Di tengah kehancuran akibat perang dan blokade berkepanjangan, warga Palestina di Jalur Gaza berjuang keras untuk merayakan Iduladha, salah satu hari raya paling penting dalam Islam, pada Kamis (5/6/2025).
Dalam tradisi Hari Raya Kurban atau Iduladha, umat Islam menyembelih hewan ternak seperti domba atau sapi, membagikan sebagian dagingnya kepada fakir miskin, dan merayakan bersama keluarga dengan hidangan manis dan pakaian baru. Namun, di Gaza, daging segar tak tersedia selama tiga bulan terakhir akibat blokade Israel.
Blokade tersebut diberlakukan untuk menekan Hamas agar membebaskan sandera sejak serangan 7 Oktober 2023 yang memicu perang. Akibatnya, hampir semua hewan ternak lokal , termasuk domba, kambing, dan sapi yang tewas karena serangan udara dan darat Israel yang telah berlangsung selama lebih dari 20 bulan.Di kamp pengungsian besar di Muwasi, bagian selatan pesisir Gaza, hanya tersisa beberapa hewan yang dijual di kandang darurat. Namun, harga yang tinggi membuat warga tak mampu membeli.
"Saya bahkan tidak bisa membeli roti, apalagi daging atau sayur," keluh Abdel Rahman Madi.
"Harganya selangit," keluhnya.
Makna spiritual Iduladha adalah memperingati kesediaan Nabi Ibrahim (Abraham) mengorbankan putranya demi ketaatan kepada Allah, biasanya membawa kegembiraan, terutama bagi anak-anak. Namun di Gaza, suasana hari raya nyaris hilang. Anak-anak hanya bisa tertawa melihat hewan-hewan kurban tanpa mampu membelinya.
Harga kebutuhan pokok melonjak tajam di tengah blokade yang baru sedikit dilonggarkan dua minggu lalu. Pasokan daging, buah, dan sayur segar hampir hilang dari pasar. Di Khan Younis, pasar jalanan hanya menjual mainan berbentuk domba dan pakaian bekas. Sebagian besar warga pulang tanpa membawa apa pun karena harga yang tidak terjangkau.

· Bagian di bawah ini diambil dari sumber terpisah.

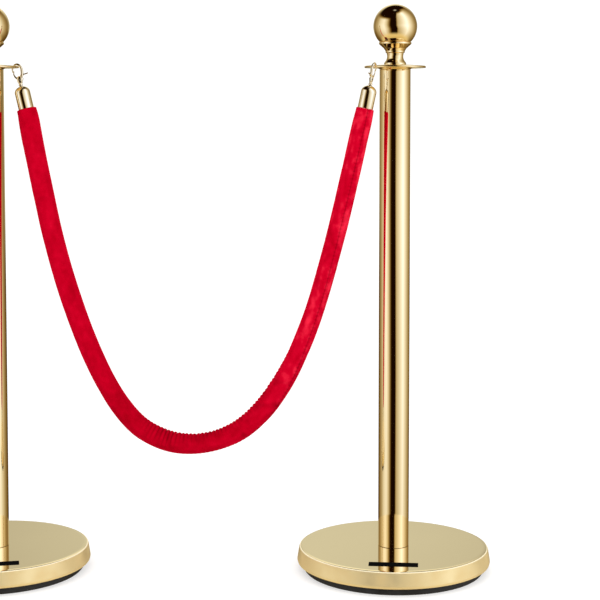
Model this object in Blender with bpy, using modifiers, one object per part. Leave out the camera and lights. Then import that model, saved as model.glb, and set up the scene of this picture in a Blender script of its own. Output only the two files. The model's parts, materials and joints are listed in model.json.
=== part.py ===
"""Two ball-top rope posts with a velvet rope hung between them.

The frame is +Z up, with its origin on the floor midway between the posts and +X from the
left post to the right one. Sizes are in millimetres and become metres through MM.
A hook lies in a frame of its own: x across the hook, towards the trigger's thumb tail,
z up its swivel axis, and the origin at the crown of its ferrule.
"""

import math

import bmesh
import bpy
from mathutils import Matrix, Vector

MM = 0.001
GAP = 0.3

# Posts
POST_SPACING = 668.0
BASE_RADIUS = 160.0
BASE_TOP_RADIUS = 157.0
BASE_TOP = 40.0
COVER_SKIRT = 13.0
COVER_WALL = 1.5
BOOT_RADIUS = 149.0
WEIGHT_RADIUS = 156.0
TUBE_RADIUS = 25.5
TUBE_WALL = 1.2
TUBE_TOP = 830.7
BOLT_RADIUS = 5.7
STUD_RADIUS = 5.0
STUD_HOLE = 5.4

# Ring plate under the finial
PLATE_RADIUS = 50.5
PLATE_RIM_BOTTOM = 832.3
PLATE_RIM_TOP = 836.7
PLATE_HUB_TOP = 838.0
HUB_EDGE = 30.5
HUB_FOOT = 34.0
HOOK_HOLE_RADIUS = 6.2
HOOK_HOLE_CIRCLE = 40.5
HOOK_HOLES = 4
PLATE_TURN = {"left": 0.0, "right": 41.0}

# Finial
BALL_RADIUS = 36.0
BALL_CENTRE = 901.2
BALL_WALL = 1.2

# Blank plate on the base, at LABEL_TURN round the post from its front
LABEL_SIZE = (79.0, 22.0, 0.5)
LABEL_REACH = 117.0
LABEL_TURN = {"left": 11.6, "right": -3.5}

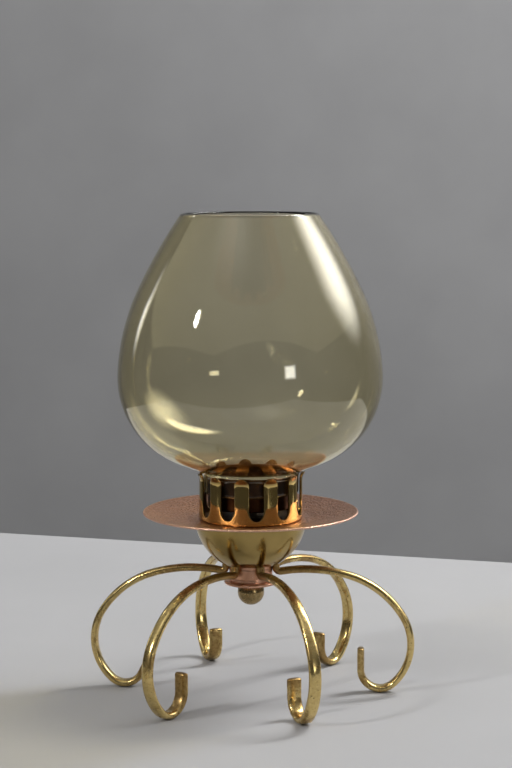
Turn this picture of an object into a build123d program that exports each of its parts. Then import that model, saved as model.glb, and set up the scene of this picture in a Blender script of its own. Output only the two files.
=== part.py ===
from build123d import *
import math
import os

# Table candlestick: a blown, smoke-tinted glass shade standing in a slotted brass gallery, on a
# shallow copper disc and a spun brass bowl. Six flattened brass legs leave a copper hub in big
# arcs and curl back in hooks that stand on the table. A thin candle cup inside the gallery is
# soldered to a nut, and one threaded rod from that nut to the ball below clamps the whole stack.
# Millimetres, +Z up, origin on the axis at table level, front towards -Y.

# ---- driving dimensions -------------------------------------------------------------------
SHADE_WALL = 1.6
SHADE_RIM_RADIUS = 31.6          # outside, at the fire-polished lip
SHADE_RIM_Z = 222.2
SHADE_RIM_HEADING = -55          # degrees, the wall's slope just under the lip
SHADE_SIDE = [(230, -10), (102, -22), (42, -71), (11.6, 0), (3.0, 68)]  # (radius, turn), last bends to the neck
SHADE_NECK_LENGTH = 6.5

GALLERY_RADIUS = 24.0            # outside of the upright wall
GALLERY_WALL = 1.0
GALLERY_FLOOR_Z = 81.5           # underside of the floor, on the disc
GALLERY_TIP_Z = 103.6            # outer edge of the finger tips, just under the glass
GALLERY_FLARE = 1.2              # how far the finger tips lean out
GALLERY_FLARE_HEIGHT = 4.0
SLOT_COUNT = 11
SLOT_WIDTH = 6.8
SLOT_BOTTOM_Z = 84.0
SLOT_BOTTOM_RISE = 5.0           # height of the rounded lower end of a slot
FIRST_SLOT_AZIMUTH = 6.5

DISC_RADIUS = 50.0
DISC_THICKNESS = 1.0
DISC_FLAT_RADIUS = 27.0          # flat middle under gallery and over bowl
DISC_RISE = 4.2                  # how much higher the rim stands than the middle

BOWL_RADIUS = 26.0
BOWL_CENTRE_Z = 83.1
BOWL_WALL = 1.0
BOWL_BOTTOM_Z = 60.7

HUB_RADIUS = 10.0
FLANGE_RADIUS = 12.4
FLANGE_THICKNESS = 1.5
FLANGE_BOTTOM_Z = 51.0

# leg section (tangential width, thickness, corner radius) at the root and at the tip
LEG_ROOT = (4.0, 3.6, 1.2)
LEG_TIP = (6.8, 3.4, 1.5)
LEG_AZIMUTHS = [22, 86, 140, 200, 263, 322.5]  # brazed on by hand, so not exactly 60 degrees apart
# (radius, turn) from the brazed root: down the hub, out, the big arc and the curl to its lowest point
LEG_RUNS = [(1.75, 0), (2.2, 100), (69.6, -26), (43.5, -43), (25.2, -79), (8.9, -42)]
# from the lowest point up to the tip, bent a little differently on each leg
LEG_HOOKS = [
    [(8.9, -90), (7.5, 0)],
    [(8.9, -90), (10.2, 0)],
    [(8.9, -90), (7.0, 0)],
    [(8.9, -90), (7.0, 0)],
    [(8.9, -64), (10.0, 0)],
    [(8.9, -90), (8.4, 0)],
]
LEG_TIP_ROUND = 0.9
LEG_SEAT_DEPTH = 0.2             # flat filed on the hub under each root

BALL_RADIUS = 6.2
BALL_CENTRE_Z = 46.9
ROD_RADIUS = 2.5
ROD_HOLE_RADIUS = 2.75
ROD_BOTTOM_Z = 43.5
WASHER_RADIUS = 7.0
WASHER_THICKNESS = 0.8
NUT_ACROSS_FLATS = 10.0
NUT_THICKNESS = 4.0
ROD_SHORT = 0.4                  # the rod ends this far below the nut's top

CUP_RADIUS = 20.0                # candle cup inside the gallery, clear of the shade's neck
CUP_WALL = 0.6
CUP_CORNER = 1.0
CUP_RIM_Z = 101.5

# ---- derived ------------------------------------------------------------------------------
DISC_BOTTOM_Z = GALLERY_FLOOR_Z - DISC_THICKNESS
FLANGE_TOP_Z = FLANGE_BOTTOM_Z + FLANGE_THICKNESS
WASHER_BOTTOM_Z = GALLERY_FLOOR_Z + GALLERY_WALL
WASHER_TOP_Z = WASHER_BOTTOM_Z + WASHER_THICKNESS
NUT_TOP_Z = WASHER_TOP_Z + NUT_THICKNESS
SLOT_PITCH = 360 / SLOT_COUNT


def around(azimuth):
    """Turns a piece made towards +X to an azimuth counted from the front (-Y) towards +X."""
    return Rot(0, 0, azimuth - 90)


def chain(start, heading, runs, offset=0):
    """Tangent lines and arcs in the XZ plane, moved sideways by offset to the left of travel.

    A run is (length, 0) for a straight or (radius, turn) for an arc, a left turn being positive.
    """
    angle = math.radians(heading)
    r = start[0] - offset * math.sin(angle)
    z = start[1] + offset * math.cos(angle)
    edges = []
    for size, turn in runs:
        if turn == 0:
            end = (r + size * math.cos(angle), z + size * math.sin(angle))
            edges.append(Line((r, 0, z), (end[0], 0, end[1])))
        else:
            side = math.copysign(1, turn)
            radius = size - side * offset
            centre = (r - side * radius * math.sin(angle), z + side * radius * math.cos(angle))
            half = angle + math.radians(turn / 2)
            angle += math.radians(turn)
            middle = (centre[0] + side * radius * math.sin(half), centre[1] - side * radius * math.cos(half))
            end = (centre[0] + side * radius * math.sin(angle), centre[1] - side * radius * math.cos(angle))
            edges.append(ThreePointArc((r, 0, z), (middle[0], 0, middle[1]), (end[0], 0, end[1])))
        r, z = end
    return edges, (r, z), math.degrees(angle)


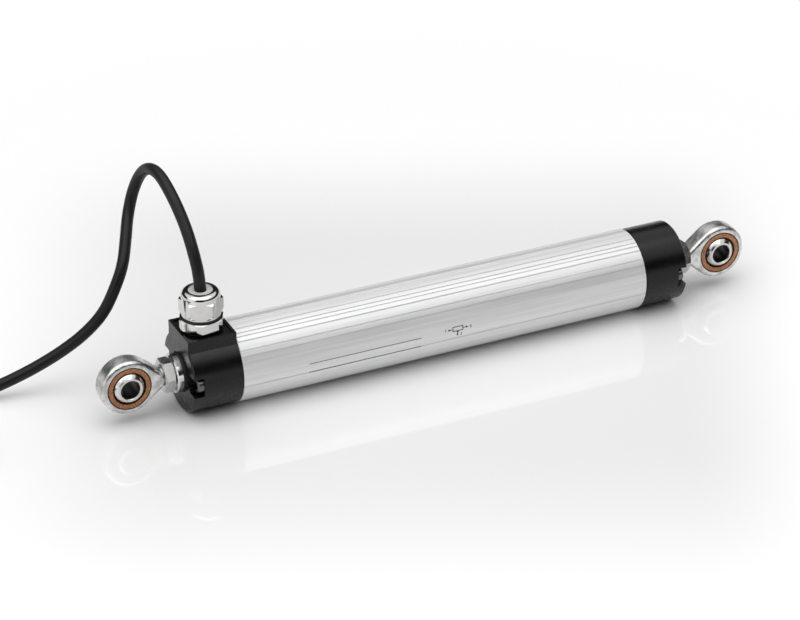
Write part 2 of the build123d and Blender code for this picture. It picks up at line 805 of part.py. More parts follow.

“Dulu suasana Iduladha meriah, anak-anak senang. Namun sekarang tidak ada tepung, tidak ada pakaian, tidak ada kegembiraan,” ujar Hala Abu Nqeira, seorang ibu yang sedang mencari kebutuhan pokok.
“Kami keluar setiap hari hanya untuk mencari tepung dengan harga masuk akal," katanya.
Perang telah menghancurkan ketahanan pangan Gaza. Menurut laporan FAO (Organisasi Pangan dan Pertanian PBB) pekan ini, 96 persen ternak dan 99 persen unggas telah mati, sementara 95 persen lahan pertanian rusak atau berada di zona militer yang tidak dapat diakses.
Israel sempat melarang semua makanan dan bantuan masuk ke Gaza selama lebih dari dua bulan. Meski blokade dilonggarkan baru-baru ini, dan beberapa truk bantuan masuk melalui PBB, distribusi terhambat oleh pembatasan militer dan penjarahan.
Lebih dari dua juta warga Palestina kini mengungsi dan sebagian besar harus berpindah tempat berkali-kali demi menghindari serangan.
Rasha Abu Souleyma, salah seorang pengungsi, sempat menyelinap kembali ke rumahnya di Rafah untuk mengambil beberapa barang yang tertinggal. Ia kembali membawa pakaian lama, kacamata plastik merah muda, dan gelang untuk kedua putrinya sebagai hadiah Iduladha.
“Saya tidak bisa membelikan mereka baju baru atau makanan enak. Dulu saya membawa daging saat hari raya agar mereka senang. Sekarang roti pun sulit,” ujarnya.
Di tengah reruntuhan, anak-anak berusaha menikmati hari raya dengan bermain di ayunan darurat yang terbuat dari tali.
Karima Nejelli, pengungsi dari Rafah, mengatakan, selama empat hari raya terakhir, termasuk dua kali Idulfitri dan dua kali Iduladha sejak perang, ia dan keluarga tidak pernah benar-benar merayakan apa pun. "Tidak ada kurban, tidak ada kue, tidak ada pakaian baru," ujarnya.